First principles study of the electron transport through cis-polyacetylene based molecular wires

Abstract

The electron transport properties of cis-polyacetylene and cis-polyacetylene based molecular wires (oligo(cyclopentadiene), oligo(pyrrole), and oligo(furan)) have been studied theoretically using a combination of density-functional theory and non-equilibrium Green′s functions method. The results demonstrate that the introduction of bridging group X (X=CH 2, NH, and O) in cis-polyacetylene has a profound effect on the electron transport behavior of the molecules. The conductance of the four molecular wires decreases in the order of polyacetylene>oligo(cyclopentadiene)>oligo(furan)>oligo(pyrrole). In particular, the conductances of oligo(furan) and oligo(pyrrole) are much lower than those of polyacetylene and oligo(cyclopentadiene).

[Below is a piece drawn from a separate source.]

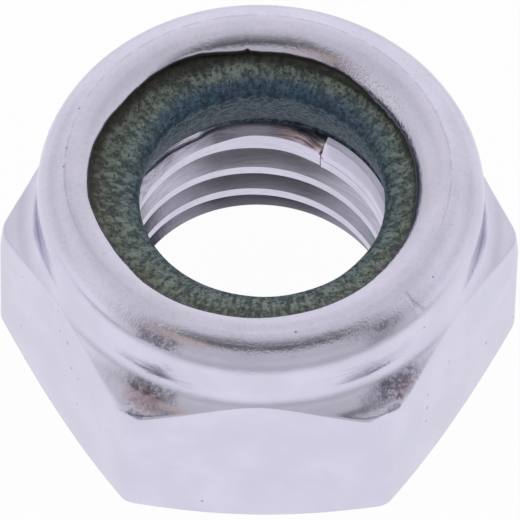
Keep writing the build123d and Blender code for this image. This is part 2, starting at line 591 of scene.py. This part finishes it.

The mechanism of this difference of electron transport properties of these four molecular systems is analyzed in terms of their geometric structures, electronic structures, transmission spectra, and spatial distribution of frontier orbitals. It is found that the energy levels of frontier molecular orbitals and the evolution of spatial distribution of frontier molecular orbitals with the applied bias are the essential reason for generating this difference of electron transport behaviors of the four molecular systems.